Found this the other day and thought I'd share it. 2 links for colored airless 28" bicycle tires. (622 and 635)
http://www.greentyre.co.uk/bike.html 
http://www.airfreetires.com/shopping/p-361-28-x-1-12-messenger-635.aspx#Specs


----------



## mre straightbar (Jan 11, 2010)

*hmmm*

isay again hmmm


----------



## balloontirecruiser (Mar 22, 2010)

Does anyone know: Would a solid 622mm tire like this fit old American 28" rims (wood, steelclad..?)? That might be a really cheap alternative. Maybe you could glue them right to the rim the same way the pneumatic's are?


----------



## Wing Your Heel (Mar 23, 2010)

Some folks in UK have been using them for a while. Not tried them personally, but i'm going to order some and see how they fit.

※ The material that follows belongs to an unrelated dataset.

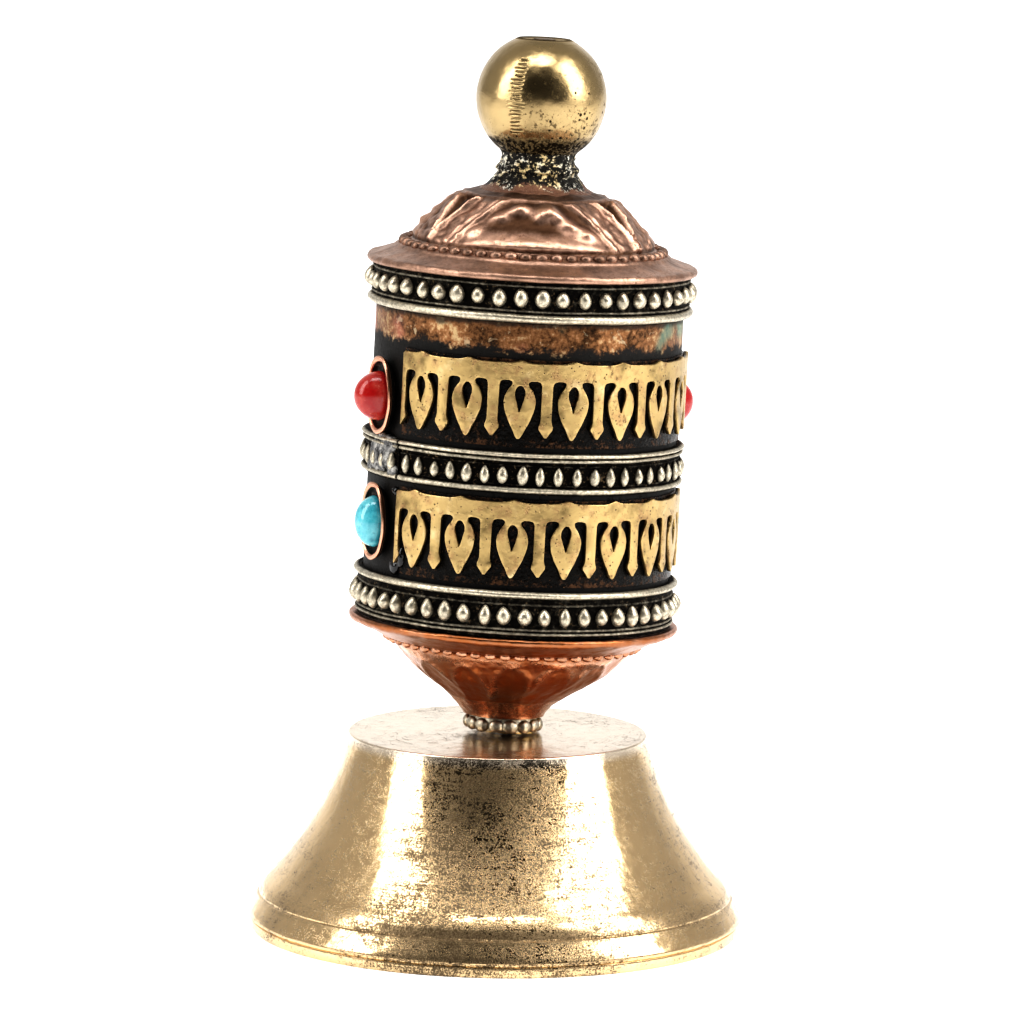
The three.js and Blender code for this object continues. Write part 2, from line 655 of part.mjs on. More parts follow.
add(onSpindle, "upper_lid", upperLidGeometry(), copper);
add(onSpindle, "upper_bush", upperBushGeometry(), brass);
add(onSpindle, "finial_collar", collarGeometry(), castBrass);
add(onSpindle, "finial_stud", studGeometry(), steel);
add(onSpindle, "finial_ball", ballGeometry(), brass);

export default root;
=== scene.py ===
"""A table-top prayer wheel: a jewelled copper drum that turns on a spindle in a flared brass stand.

Sizes in this file are millimetres unless they are named otherwise, and turn into metres where
a mesh is finished. Levels on the drum count along the spindle from the stand's top face, and
angles round it count from the front towards +X.
"""

import json
import math
from types import SimpleNamespace

import bmesh
import bpy
from bpy.props import FloatProperty, FloatVectorProperty, IntProperty, PointerProperty
from mathutils import Matrix, Vector, noise


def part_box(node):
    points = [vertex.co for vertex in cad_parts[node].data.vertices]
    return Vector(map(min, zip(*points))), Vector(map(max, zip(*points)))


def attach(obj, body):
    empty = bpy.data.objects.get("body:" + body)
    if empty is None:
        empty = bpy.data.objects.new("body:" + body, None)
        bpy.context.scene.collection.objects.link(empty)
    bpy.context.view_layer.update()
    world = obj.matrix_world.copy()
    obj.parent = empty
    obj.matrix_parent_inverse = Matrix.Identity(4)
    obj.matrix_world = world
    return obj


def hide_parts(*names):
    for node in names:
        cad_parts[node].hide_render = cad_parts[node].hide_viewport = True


bl_info = {
    "name": "Prayer wheel",
    "version": (1, 0, 0),
    "blender": (4, 5, 0),
    "location": "3D View > Sidebar > Prayer wheel",
    "description": "Builds a table-top prayer wheel and its studio",
    "category": "Object",
}

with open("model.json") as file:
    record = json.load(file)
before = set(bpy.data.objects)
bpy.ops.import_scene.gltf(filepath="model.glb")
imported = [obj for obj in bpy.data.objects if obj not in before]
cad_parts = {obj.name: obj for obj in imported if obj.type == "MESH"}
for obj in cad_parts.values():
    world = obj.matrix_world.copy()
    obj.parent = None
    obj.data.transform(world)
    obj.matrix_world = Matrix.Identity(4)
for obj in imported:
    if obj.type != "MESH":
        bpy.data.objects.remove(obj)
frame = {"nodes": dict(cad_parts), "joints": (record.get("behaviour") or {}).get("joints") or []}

MM = 0.001
STAND_FACE = 15.65  # radius of the flat on top of the stand, in millimetres like all below
BORE = 1.95  # radius of the hole for the spindle in the stand
NECK_SHIFT = 0.5  # how far the neck sits to the left of the drum's axis
SPIN = next(joint for joint in frame["joints"] if joint["name"] == "drum_spin")
SPINDLE_AXIS = Vector(SPIN["axis"]).normalized()
SPINDLE_TURN = Vector((0, 0, 1)).rotation_difference(SPINDLE_AXIS)
ON_SPINDLE = Matrix.Translation(Vector(SPIN["pos_m"])) @ SPINDLE_TURN.to_matrix().to_4x4()


def reach(node):
    """How far a CAD piece on the spindle reaches: its levels, radii and angles."""
    back = ON_SPINDLE.inverted()
    points = [back @ vertex.co / MM for vertex in frame["nodes"][node].data.vertices]
    middle = sum(points, Vector()) / len(points)
    facing = math.atan2(middle.x, -middle.y)
    turns = [(math.atan2(p.x, -p.y) - facing + math.pi) % math.tau - math.pi for p in points]
    radii = [math.hypot(p.x, p.y) for p in points]
    return SimpleNamespace(
        low=min(p.z for p in points),
        high=max(p.z for p in points),
        inner=min(radii),
        outer=max(radii),
        start=facing + min(turns),
        end=facing + max(turns),
        facing=facing,
    )


# ---------------------------------------------------------------- sizes and colours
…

If nobody else reports on fitting and riding with them, i'll post my findings


----------



## sailorbenjamin (Mar 23, 2010)

Yeah, do let us know.  Do they come in white or cream?  I only saw bright colors.  Post some pics, too.
I expect they'll work but look a little skinny like the cyclocross tires that Memory Lane sells.


----------